A public instance like lemmy.ml is very different from that, and to compare the two is almost a bad faith comparison since you're implying that the Lemmy devs would be unsafe if someone came into Lemmy.ml uninvited or invalidated their opinions.

Lemmy.ml's mods and admins aren't endangered by opinions they dislike and people unwlling to respect them are not and will not be equivalent to someone violating the sanctity of their home.

[–] [email protected] 1 points 12 hours ago (1 children)

Instances aren't precisely a house but they aren't fundamentally public spaces either.

They're privately owned and operated and while they provide public interface we're all operating in a networked system of walled gardens providing a service.

You can allege the admins and devs are being hypocrites all day with every action found in the modlog, but there is still a limit to what people will tolerate when they're providing a service.

[–] [email protected] 1 points 2 hours ago (1 children)

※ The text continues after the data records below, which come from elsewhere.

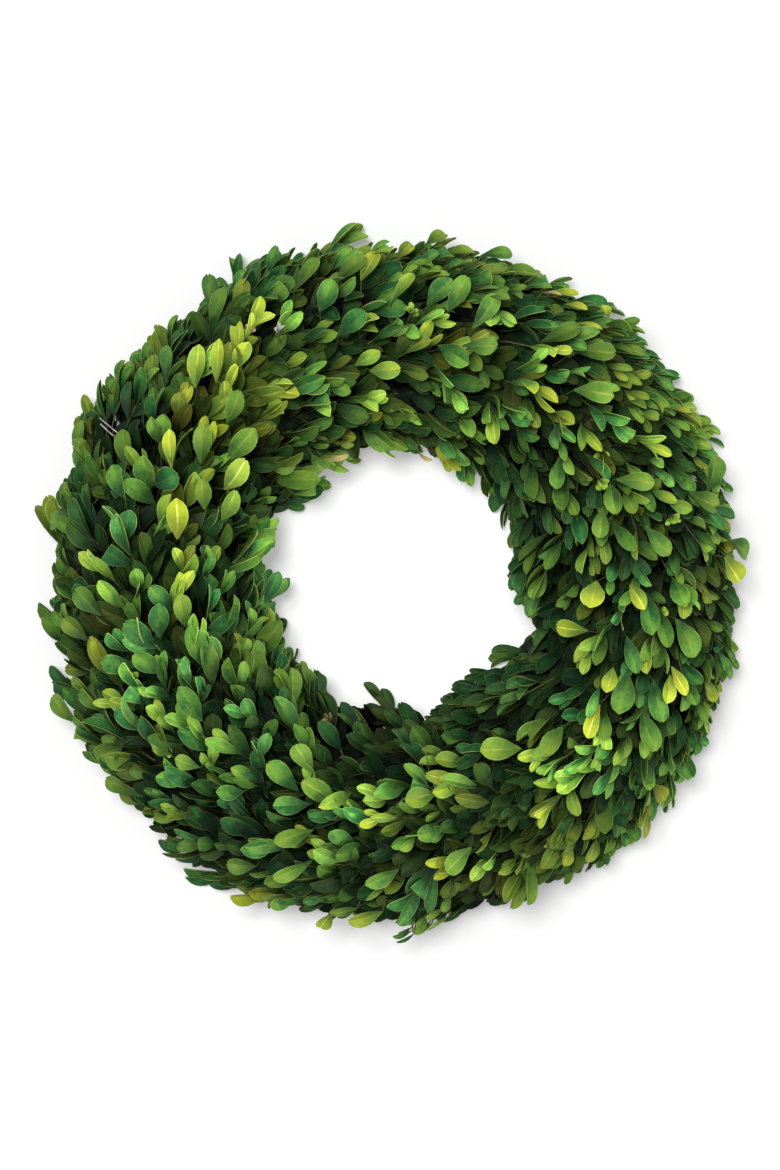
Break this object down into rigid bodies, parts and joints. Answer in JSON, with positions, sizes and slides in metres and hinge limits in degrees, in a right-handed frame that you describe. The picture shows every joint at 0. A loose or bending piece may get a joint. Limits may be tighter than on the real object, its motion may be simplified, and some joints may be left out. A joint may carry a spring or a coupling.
{
  "type": "boxwood wreath",
  "caption": "Round wreath of leafy boxwood sprigs, bound with wire to a straw ring with a flat back, open in the middle.",
  "frame": {"origin": "on the plane of the flat back, in the middle of the wreath's outline", "axes": "+Z points out of the face, away from the back; +Y is the top of the picture; the sprigs lie clockwise round +Z as seen from the front"},
  "size_m": [0.4036, 0.4032, 0.0793],
  "materials": {
    "straw": "dry, dull straw",
    "wire": "drawn, slightly dulled",
    "leaves_inner": "waxy leaf, deep green",
    "leaves_front": "waxy leaf, light green",
    "leaves_outer": "waxy leaf, green"
  },
  "bodies": {
    "root": {"straw_ring": "straw", "binding_wire": "wire", "bunch_inner_01": "leaves_inner", "bunch_inner_02": "leaves_inner", "bunch_inner_03": "leaves_inner", "bunch_inner_04": "leaves_inner", "bunch_inner_05": "leaves_inner", "bunch_inner_06": "leaves_inner", "bunch_inner_07": "leaves_inner", "bunch_inner_08": "leaves_inner", "bunch_inner_09": "leaves_inner", "bunch_inner_10": "leaves_inner", "bunch_inner_11": "leaves_inner", "bunch_inner_12": "leaves_inner", "bunch_inner_13": "leaves_inner", "bunch_inner_14": "leaves_inner", "bunch_inner_15": "leaves_inner", "bunch_inner_16": "leaves_inner", "bunch_inner_17": "leaves_inner", "bunch_front_01": "leaves_front", "bunch_front_02": "leaves_front", "bunch_front_03": "leaves_front", "bunch_front_04": "leaves_front", "bunch_front_05": "leaves_front", "bunch_front_06": "leaves_front", "bunch_front_07": "leaves_front", "bunch_front_08": "leaves_front", "bunch_front_09": "leaves_front", "bunch_front_10": "leaves_front", "bunch_front_11": "leaves_front", "bunch_front_12": "leaves_front", "bunch_front_13": "leaves_front", "bunch_front_14": "leaves_front", "bunch_front_15": "leaves_front", "bunch_front_16": "leaves_front", "bunch_front_17": "leaves_front", "bunch_outer_01": "leaves_outer", "bunch_outer_02": "leaves_outer", "bunch_outer_03": "leaves_outer", "bunch_outer_04": "leaves_outer", "bunch_outer_05": "leaves_outer", "bunch_outer_06": "leaves_outer", "bunch_outer_07": "leaves_outer", "bunch_outer_08": "leaves_outer", "bunch_outer_09": "leaves_outer", "bunch_outer_10": "leaves_outer", "bunch_outer_11": "leaves_outer", "bunch_outer_12": "leaves_outer", "bunch_outer_13": "leaves_outer", "bunch_outer_14": "leaves_outer", "bunch_outer_15": "leaves_outer", "bunch_outer_16": "leaves_outer", "bunch_outer_17": "leaves_outer"}
  },
  "joints": []
}
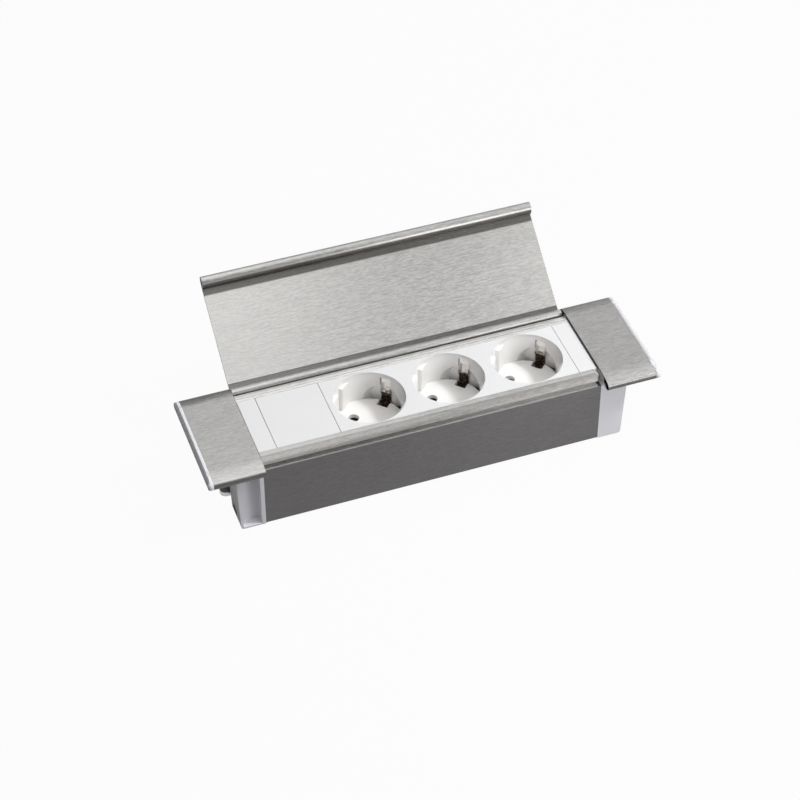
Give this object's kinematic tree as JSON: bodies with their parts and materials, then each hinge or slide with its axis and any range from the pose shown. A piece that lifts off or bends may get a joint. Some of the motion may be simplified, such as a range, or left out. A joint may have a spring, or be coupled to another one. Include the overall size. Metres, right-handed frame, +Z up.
{
  "type": "built-in worktop socket",
  "caption": "Earthed socket block in an aluminium trough with a hinged lid, let into a worktop and clamped from below.",
  "frame": {"origin": "middle of the worktop opening, at the worktop's upper surface", "axes": "+X along the unit to the user's right, +Y away from the user, +Z up"},
  "size_m": [0.2526, 0.1171, 0.0847],
  "materials": {
    "trough_aluminium": "brushed, anodised dark",
    "aluminium": "brushed, anodised",
    "aluminium_sheet": "brushed along the length",
    "light_plastic": "satin",
    "white_plastic": "gloss",
    "carrier_plastic": "matt",
    "black_plastic": "matt",
    "steel": "zinc plated",
    "spring_steel": "nickel plated spring strip",
    "brass": "plain"
  },
  "bodies": {
    "housing": {"blank_plate": "white_plastic", "body_trough": "trough_aluminium", "earth_bar": "brass", "earth_clip_1": "spring_steel", "earth_clip_2": "spring_steel", "earth_clip_3": "spring_steel", "front_rail": "aluminium", "inlet_housing": "black_plastic", "inlet_pin_earth": "brass", "inlet_pin_live": "brass", "inlet_pin_neutral": "brass", "left_cap_screws": "steel", "left_cover": "aluminium_sheet", "left_cover_frame": "light_plastic", "left_cover_trim": "light_plastic", "left_end_cap": "light_plastic", "left_filler": "white_plastic", "left_hinge_pin": "steel", "live_bar": "brass", "live_contact_1": "brass", "live_contact_2": "brass", "live_contact_3": "brass", "neutral_bar": "brass", "neutral_contact_1": "brass", "neutral_contact_2": "brass", "neutral_contact_3": "brass", "rear_rail": "aluminium", "right_cap_screws": "steel", "right_cover": "aluminium_sheet", "right_cover_frame": "light_plastic", "right_cover_trim": "light_plastic", "right_end_cap": "light_plastic", "right_filler": "white_plastic", "right_hinge_pin": "steel", "socket_carrier": "carrier_plastic", "socket_face": "white_plastic"},
    "lid": {"lid": "aluminium_sheet"},
    "left_screw": {"left_clamp_screw": "steel"},
    "left_nut": {"left_clamp_nut": "steel"},
    "left_claw": {"left_clamp_claw": "steel"},
    "right_screw": {"right_clamp_screw": "steel"},
    "right_nut": {"right_clamp_nut": "steel"},
    "right_claw": {"right_clamp_claw": "steel"}
  },
  "joints": [
    {"name": "lid_hinge", "type": "hinge", "parent": "housing", "child": "lid", "pos_m": [0, 0.0302, 0.0024], "axis": [1, 0, 0], "range_deg": [0, 142]},
    {"name": "left_screw_turn", "type": "hinge", "parent": "housing", "child": "left_screw", "pos_m": [-0.103, 0, 0], "axis": [0, 0, -1], "range_deg": [0, 13372.4]},
    {"name": "left_nut_climb", "type": "slide", "parent": "housing", "child": "left_nut", "axis": [0, 0, 1], "range_m": [0, 0.026]},
    {"name": "left_claw_swing", "type": "hinge", "parent": "left_nut", "child": "left_claw", "pos_m": [-0.103, 0, -0.0376], "axis": [0, 0, 1], "range_deg": [0, 90]},
    {"name": "right_screw_turn", "type": "hinge", "parent": "housing", "child": "right_screw", "pos_m": [0.103, 0, 0], "axis": [0, 0, -1], "range_deg": [0, 13372.4]},
    {"name": "right_nut_climb", "type": "slide", "parent": "housing", "child": "right_nut", "axis": [0, 0, 1], "range_m": [0, 0.026]},
    {"name": "right_claw_swing", "type": "hinge", "parent": "right_nut", "child": "right_claw", "pos_m": [0.103, 0, -0.0376], "axis": [0, 0, 1], "range_deg": [0, 90]}
  ],
  "couplings": [
    {"joint": "left_screw_turn", "follows": "left_nut_climb", "rad_per_m": 8976},
    {"joint": "right_screw_turn", "follows": "right_nut_climb", "rad_per_m": 8976}
  ]
}
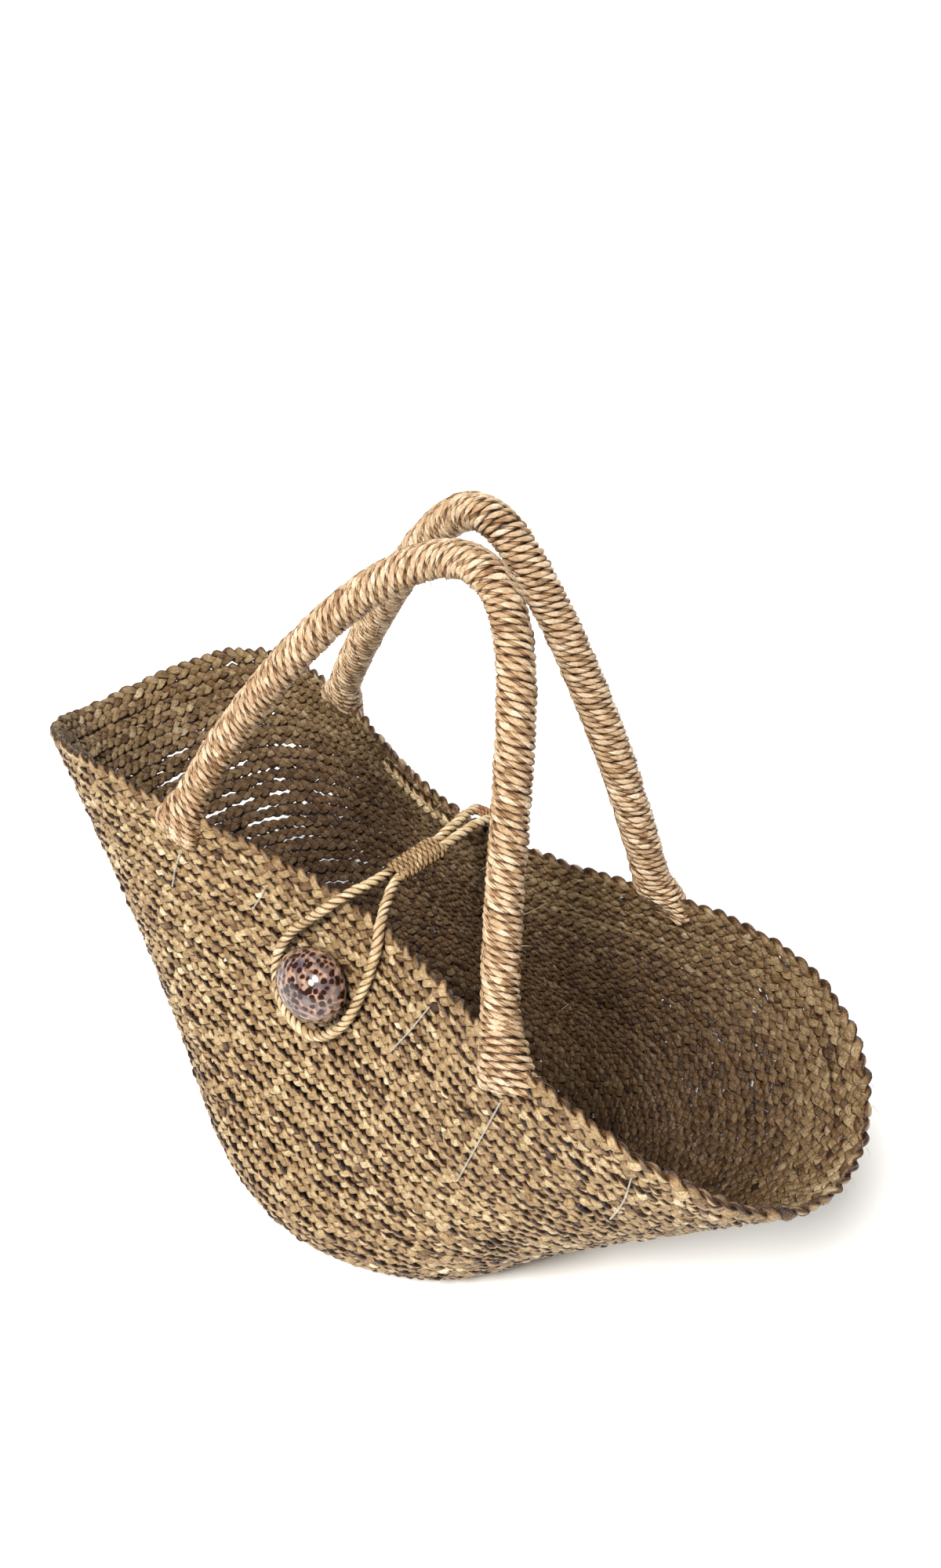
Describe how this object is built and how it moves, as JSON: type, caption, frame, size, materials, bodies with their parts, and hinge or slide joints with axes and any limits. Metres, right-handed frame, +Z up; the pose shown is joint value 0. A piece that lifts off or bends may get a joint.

Maybe there's some misunderstanding here. I'm saying it doesn't make sense to compare it to a house because of the exposed public nature of it, not based on public or private ownership of it. The house argument applies to a private space where one has sanctity, security, and privacy. It would be laughable to argue it for an open field even if you do own the plot.

Lemmy servers are more like those empty field plots than a house you'd expect safety and privacy from, see where I'm getting at here? If not that's okay. I'm used to not being understood by people, either unintentionally or intentionally.

[–] [email protected] 1 points 1 hour ago

I get what you mean. Although I know firsthand that in America open fields are guarded heavily, often violently. (Former government health department inspector.) Even approaching the fenceline without explicit permission is unwise for how sour a response it can create. I am beyond metaphor though with this.